National Biomanufacturing employment increased significantly over the past decade and is projected to continue growing by double digits annually – exceeding the overall private sector growth nationally. In the region surrounding Kansas City extending from Columbia, Missouri, to Manhattan, Kansas, the number of life science companies increased significantly between 2009 and 2017. Employment among the region’s 300+ life science companies grew more than 2-fold during the same time and increasing from 18,836 to 38,463 employees. The Kansas City Area Life Science Institute 2015 Industry Census surveyed regional companies revealed most companies planned to add employees over the next three years. These companies, however, express difficulty in filling entry level job vacancies.
The Kansas City Kansas Biomanufacturing Training Laboratory (KCKBTL) was created to bridge the awareness gap between the public and opportunities available in the biomanufacturing industry. Moreover, it provides training for future employees of the biomanufacturing industry. The Laboratory’s summer externship program for Kansas City Kansas Community College faculty and Kansas City Kansas Public Schools high school science teachers contributes toward achieving both KCKBTL objectives.Working with Ceva Biomune (an animal pharmaceutical company in Lenexa, Kansas), six Kansas City Kansas Public School teachers were offered summer externships in spring of 2017. The externships consisted of three rotations for teachers in pairs and each rotation lasted two weeks in the summer. A stipend was provided to each participating teacher.
Participating teachers experienced firsthand the processes involved in manufacturing a product. They worked with company department leaders and technicians to increasing their knowledge about biomanufacturing opportunities available in Kansas City for their prospective students. Additionally, they learned important skills employers require of employees in entry level positions, e.g. ability to problem solve, work as part of a team, and a good understanding of the metric system.
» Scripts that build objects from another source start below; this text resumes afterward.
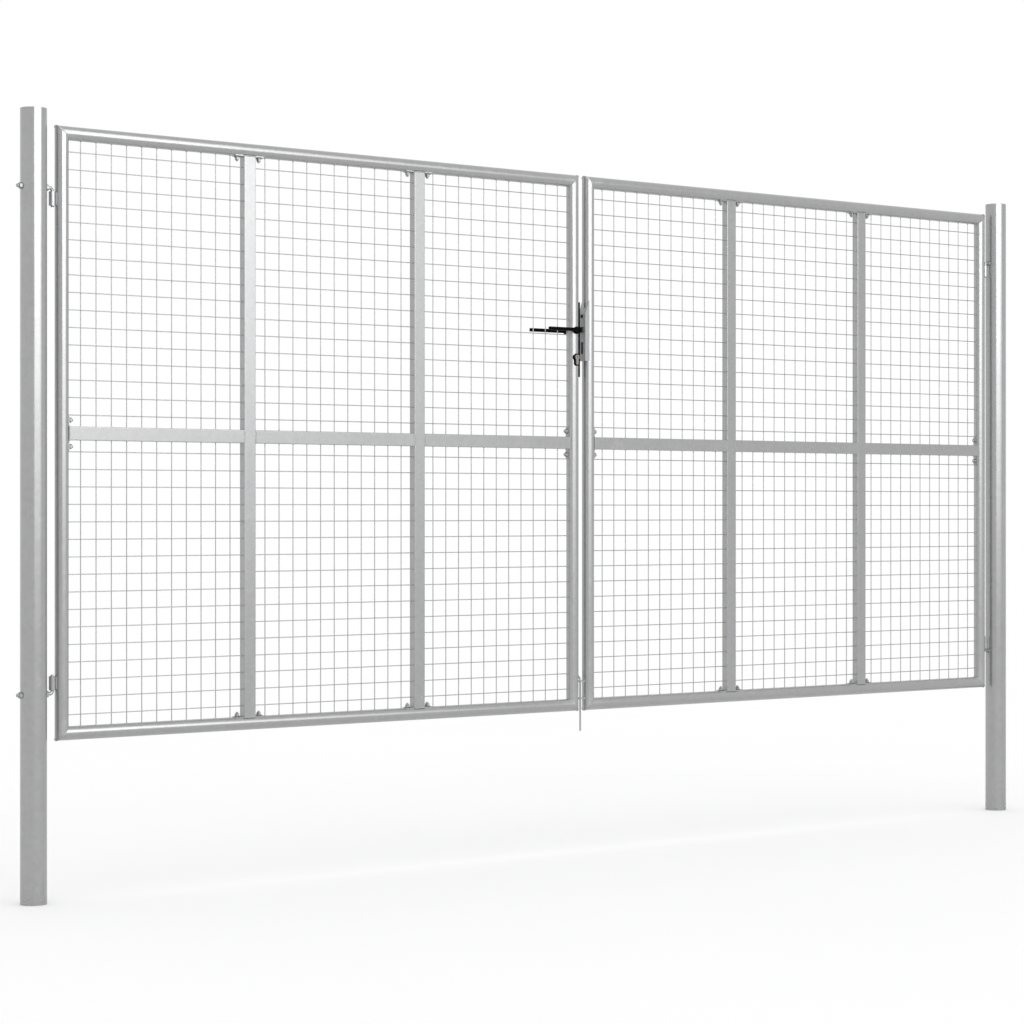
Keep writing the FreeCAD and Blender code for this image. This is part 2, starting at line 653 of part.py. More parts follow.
def cut_stile_for_lock(stile):
    """The meeting stile's slot for the case, and its holes for spindle, cylinder and screws."""
    stile = stile.cut(block(MEETING_X, FOREND_FACE, -CASE_THICK / 2 - SLIDE_PLAY, CASE_THICK / 2 + SLIDE_PLAY,
                            CASE_LOW - SLIDE_PLAY, CASE_TOP + SLIDE_PLAY))
    through = TUBE_OD
    stile = stile.cut(rod(SPINDLE_SQUARE, Vector(MEETING_X, -through, SPINDLE_Z),
                          Vector(MEETING_X, through, SPINDLE_Z)))
    stile = stile.cut(profile_cylinder(-through, through, 1.0))
    return stile.cut(lock_screw_room())


# ---------------------------------------------------------------- keeper and drop bolt (right leaf)
def keeper_screw_places():
    """One screw under the dead bolt's pocket, one between the two pockets."""
    face = -MEETING_EDGE - KEEPER_PROUD
    low = SPINDLE_Z - KEEPER_BOTTOM_DROP
    return [Vector(face, 0, z) for z in (low + SCREW_INSET, SPINDLE_Z - KEEPER_SCREW_DROP)]


def keeper_screw_room():
    return Part.makeCompound([screw_blank(at, EAST, SCREW_LENGTH) for at in keeper_screw_places()])


def make_keeper_screws():
    return [driven(screw_blank(at, EAST, SCREW_LENGTH), at, EAST) for at in keeper_screw_places()]


def make_keeper(stile_hull):
    """A channel on the right meeting stile: two pockets, a slot above them and a ramp on top."""
    face = -MEETING_EDGE - KEEPER_PROUD
    low = SPINDLE_Z - KEEPER_BOTTOM_DROP
    flat_top = low + KEEPER_FLAT
    tip = flat_top + KEEPER_RAMP
    back = -MEETING_X
    ramp_x = back - math.sqrt(TUBE_R ** 2 - (KEEPER_WIDTH / 2) ** 2) - KEEPER_EDGE

    def slab(inset, bottom):
        half = KEEPER_WIDTH / 2 - inset
        ring = [Vector(x, -half, z) for x, z in (
            (face + inset, bottom), (back, bottom), (back, tip), (ramp_x + inset, tip),
            (face + inset, flat_top))]
        return Part.Face(Part.makePolygon(ring + ring[:1])).extrude(Vector(0, 2 * half, 0))

    keeper = slab(0, low).cut(slab(KEEPER_WALL, low + KEEPER_WALL)).cut(stile_hull)
    keeper = keeper.cut(latch_window(face - 1, -MEETING_EDGE, POCKET_PLAY))
    keeper = keeper.cut(bolt_window(face - 1, -MEETING_EDGE, POCKET_PLAY))
    slot_z = flat_top - KEEPER_SLOT_DOWN
    keeper = keeper.cut(block(face, back, -KEEPER_SLOT_W / 2, KEEPER_SLOT_W / 2,
                              slot_z - KEEPER_SLOT_H / 2, slot_z + KEEPER_SLOT_H / 2))
    return keeper.cut(keeper_screw_room())


def make_guides():
    """Two bored lugs on the right meeting stile that carry the drop bolt."""
    guides = []
    for height in GUIDE_HEIGHTS:
        z = LEAF_LOW + height
        lug = block(-GUIDE_BEYOND - DROP_D / 2, -MEETING_X, -GUIDE_WIDTH / 2, GUIDE_WIDTH / 2,
                    z - GUIDE_T / 2, z + GUIDE_T / 2)
        lug = lug.cut(upright(-MEETING_X, TUBE_R, z - GUIDE_T, z + GUIDE_T))
        near = [e for e in lug.Edges if abs(e.tangentAt(0).dot(UP)) > 0.9 and e.BoundBox.XMax < 0]
        lug = lug.makeFillet(GUIDE_WIDTH * 0.4, near)
        guides.append(lug.cut(upright(0, DROP_D / 2 + DROP_RUNNING, z - GUIDE_T, z + GUIDE_T)))
    return guides


def make_drop_bolt():
    """A round rod in the gap between the leaves, its top bent up and back as a handle."""
    radius = DROP_D / 2
    tip_z = LEAF_LOW - DROP_BELOW_LEAF
    bend_z = LEAF_LOW + GUIDE_HEIGHTS[1] + GUIDE_T / 2 + 0.5
    straight = upright(0, radius, tip_z + radius * 0.6, bend_z)
    point = Part.makeCone(radius * 0.5, radius, radius * 0.6, Vector(0, 0, tip_z), UP)
    centre = Vector(0, DROP_BEND_R, bend_z)
    turn = elbow(radius, Vector(0, 0, bend_z), centre, WEST, DROP_LEAN)
    lean = math.radians(DROP_LEAN)
    joint = centre + Vector(0, -DROP_BEND_R * math.cos(lean), DROP_BEND_R * math.sin(lean))
    way = Vector(0, math.sin(lean), math.cos(lean))
    handle = rod(radius, joint, joint + way * DROP_HANDLE)
    return straight.multiFuse([point, turn, handle]).removeSplitter()


# ---------------------------------------------------------------- assembly
def save(name, *solids):
    """Write one node, as a single solid or as a group of separate solids."""
    pieces = [piece for solid in solids for piece in solid.Solids]
    shape = pieces[0] if len(pieces) == 1 else Part.makeCompound(pieces)
    if not shape.isValid():
        raise ValueError(name + " is not a valid shape")
    shape.exportStep(os.path.join("parts", name + ".step"))
    print(name, len(pieces), "solids", round(shape.Volume), "mm3")


def save_pair(name, solids):
    """Write a left-leaf node and its mirrored right-leaf twin."""
    save("left_" + name, *solids)
    save("right_" + name, *[mirrored(solid) for solid in solids])


def build_posts():
    save_pair("post", [make_post()])
    cap = make_cap()
    save("post_caps", cap, mirrored(cap))
    for name, (bar_z, way) in pin_bar_zs().items():
        save_pair(name + "_hinge_pin", [make_hinge_pin(bar_z, way)])
    nuts = make_pin_nuts()
    save("hinge_pin_nuts", *nuts, *[mirrored(nut) for nut in nuts])


def build_leaves():
    studs = make_studs()
    tubes = make_frame_tubes(studs)
    for name in ("top_rail", "bottom_rail", "hinge_stile"):
        save_pair(name, [tubes[name]])
    save("left_meeting_stile", cut_stile_for_lock(tubes["meeting_stile"]))
    right_stile = mirrored(tubes["meeting_stile"]).cut(keeper_screw_room())
    save("right_meeting_stile", right_stile)
    mullions = make_mullions()
    save_pair("outer_mullion", mullions[:1])
    save_pair("inner_mullion", mullions[1:])
    save_pair("mid_rail", make_mid_rail())
    frame_hull = rail_hulls(TUBE_R).fuse(stile_hulls(TUBE_R))
    flip = Vector(0, 0, MID_Z)
    for place, panel in zip(("outer", "middle", "inner"), make_upper_meshes(frame_hull)):
        save_pair("upper_" + place + "_mesh", [panel])
        save_pair("lower_" + place + "_mesh", [panel.mirror(flip, UP)])
    save_pair("saddle_plates", make_saddles(studs))
    save_pair("frame_studs", studs)
    save_pair("frame_nuts", make_stud_nuts())
    save_pair("hinge_barrels", make_hinge_barrels(stile_hulls(TUBE_R)))


def build_lock():
    stile_hull = upright(MEETING_X, TUBE_R, BOTTOM_Z, TOP_Z)
    save("lock_case", make_case())
    save("lock_faceplate", make_forend(stile_hull))
    save("lock_screws", *make_lock_screws())
    save("lock_follower", make_follower())
    save("latch_bolt", make_latch())
    save("dead_bolt", make_dead_bolt())
    save("profile_cylinder", make_cylinder_body())
    save("cylinder_plug", make_plug())
    save("cylinder_rim", make_escutcheon(stile_hull))
    save("lever_roses", *make_roses(stile_hull))
    save("front_lever", make_lever(-1))
    save("rear_lever", make_lever(1))
    save("lever_spindle", spindle_bar(SPINDLE_HALF))


def build_right_fittings():
    stile_hull = upright(-MEETING_X, TUBE_R, BOTTOM_Z, TOP_Z)
    save("keeper", make_keeper(stile_hull))
    save("keeper_screws", *make_keeper_screws())
    save("drop_bolt_guides", *make_guides())
    save("drop_bolt", make_drop_bolt())


os.makedirs("parts", exist_ok=True)
build_posts()
build_leaves()
build_lock()
build_right_fittings()
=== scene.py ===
import math
import random

import bpy
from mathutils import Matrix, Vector


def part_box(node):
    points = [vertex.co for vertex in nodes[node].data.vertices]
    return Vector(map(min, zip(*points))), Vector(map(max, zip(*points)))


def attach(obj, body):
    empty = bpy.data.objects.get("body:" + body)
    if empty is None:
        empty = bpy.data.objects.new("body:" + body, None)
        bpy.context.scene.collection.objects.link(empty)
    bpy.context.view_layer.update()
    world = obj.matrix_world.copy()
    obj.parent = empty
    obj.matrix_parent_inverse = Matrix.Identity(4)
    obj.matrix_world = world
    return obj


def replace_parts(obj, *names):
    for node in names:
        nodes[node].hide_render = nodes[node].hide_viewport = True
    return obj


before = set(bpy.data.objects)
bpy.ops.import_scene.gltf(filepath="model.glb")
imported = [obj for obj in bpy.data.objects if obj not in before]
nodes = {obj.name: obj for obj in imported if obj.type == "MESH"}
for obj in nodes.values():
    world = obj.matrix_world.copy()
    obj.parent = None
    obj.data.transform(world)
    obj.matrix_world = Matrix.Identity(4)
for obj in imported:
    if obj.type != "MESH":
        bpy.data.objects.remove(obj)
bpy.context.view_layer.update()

MM = 0.001
UP, BACK, EAST = Vector((0, 0, 1)), Vector((0, 1, 0)), Vector((1, 0, 0))

# ---------------------------------------------------------------- camera
CAMERA_PLACE = (-5.621, -6.923, 1.1153)
CAMERA_TURN = -37.64
CAMERA_LENS = 95.75
CAMERA_SHIFT_Y = -0.0023

camera_data = bpy.data.cameras.new("camera")
camera_data.lens = CAMERA_LENS
camera_data.sensor_width = 36.0
camera_data.shift_y = CAMERA_SHIFT_Y
camera = bpy.data.objects.new("camera", camera_data)
camera.location = CAMERA_PLACE
camera.rotation_euler = (math.radians(90), 0, math.radians(CAMERA_TURN))
bpy.context.scene.collection.objects.link(camera)
bpy.context.scene.camera = camera
bpy.context.scene.view_settings.view_transform = "Standard"


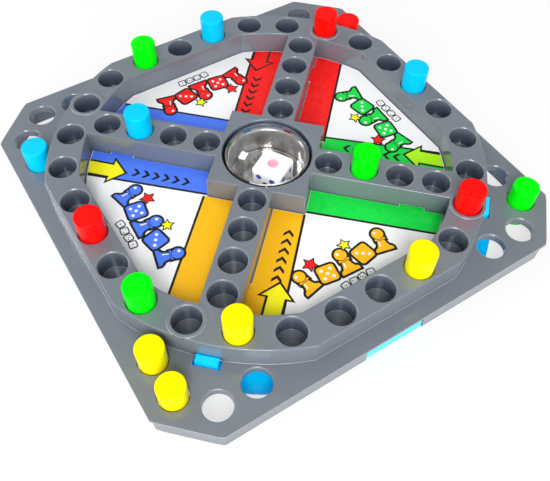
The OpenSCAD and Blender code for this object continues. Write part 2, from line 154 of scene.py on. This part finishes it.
def ramp(tree, value, span, to=(0, 1)):
    """Goes from to[0] to to[1] while value goes over span, and stays level beyond it."""
    node = add(tree, "ShaderNodeMapRange", {
        "Value": value, "From Min": span[0], "From Max": span[1], "To Min": to[0],
        "To Max": to[1]}, clamp=True)
    return node.outputs["Result"]


EVEN = (0.3, 0.7)       # span round a noise's middle
LOWER = (0.35, 0.75)    # span that leaves more of a noise at its low end


def patches(tree, scale, detail=3, span=EVEN, to=(0, 1), stretch=None):
    """Soft patches: a noise that goes from to[0] to to[1] over a span of its values."""
    return ramp(tree, noise(tree, scale, detail, stretch), span, to)


def mix_colour(tree, factor, a, b):
    """Colour a where factor is 0 and b where it is 1."""
    node = add(tree, "ShaderNodeMix", {"Factor": factor, 6: a, 7: b}, data_type="RGBA")
    return node.outputs[2]


def mix_shaders(tree, factor, a, b):
    """Makes the surface of a material shader a where factor is 0 and b where it is 1."""
    mix = add(tree, "ShaderNodeMixShader", {"Fac": factor, 1: a, 2: b})
    tree.links.new(mix.outputs["Shader"], tree.nodes["Material Output"].inputs["Surface"])


def bumps(tree, strength, distance, height, **more):
    """Surface direction with fine bumps of a height given by a noise."""
    node = add(tree, "ShaderNodeBump", {
        "Strength": strength, "Distance": distance, "Height": height, **more})
    return node.outputs["Normal"]


def eased_edges(tree, radius):
    """Surface direction with rounded-off edges, and a mask that is 1 on them and 0 on faces."""
    bevel = add(tree, "ShaderNodeBevel", {"Radius": radius}, samples=8).outputs["Normal"]
    plain = add(tree, "ShaderNodeNewGeometry").outputs["Normal"]
    dot = add(tree, "ShaderNodeVectorMath", {0: bevel, 1: plain}, operation="DOT_PRODUCT")
    return bevel, ramp(tree, dot.outputs["Value"], (0.995, 0.8))


def split(tree, vector):
    """X, Y and Z of a vector."""
    return add(tree, "ShaderNodeSeparateXYZ", {"Vector": vector}).outputs


# --- materials ----------------------------------------------------------------------

GRAIN_DEEP = 0.04 * MM   # heights of the bumps on moulded plastic, metal and card
WAVE_DEEP = 0.3 * MM
FIBRE_DEEP = 0.03 * MM
SHELL_EASE = 0.35 * MM   # radius of the shell's small edges
WALL_NEAR = 12 * MM      # how near other walls paint shade on the shell
RIM_FROM = 15.5 * MM     # where the tray's rolled rim turns dark
RIM_TO = RIM_FROM + 0.3 * MM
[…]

The externs learned how global pharmaceutical manufacturing corporations operate and that many of their students can enter the job market directly after high school. The teachers realized, however, that they need to adjust curriculum and their classroom teaching methods to prepare students for careers in biomanufacturing. Based on post-externship feedback, the participants acknowledged their intent to alter and enhance their instructional focus by putting emphasis on problem solving, critical thinking activities and writing. The teachers modified their lessons to emphasize aseptic technique in the lab, increased the use of metric system related assignments, and introduced students to writing lab reports with an emphasis on legibility. Additionally, they helped the students see the relevance of material they are learning in class to future job opportunities.
This first externship experience with CEVA as a biomanufacturing partner was highly successful. The teachers who participated were open to a new opportunity, took the experience seriously, and gained knowledge about biomanufacturing, CEVA Biomune, and employment opportunities for their students.
“We have a growing gap in our educational system when it comes to informing students about how life-saving vaccines are developed and produced. Instructors want to prepare their students to successfully enter the job market. But many do not have first-hand knowledge of processes and procedures involved in taking a concept for a vaccine all the way through research and development to become a product available for purchase,” said Daryl Pint, CEO Ceva Biomune. “These externships are a valuable step in successfully bridging this gap. We heard great feedback from the teachers who participated, and our team looks forward to continuing this partnership in the future.”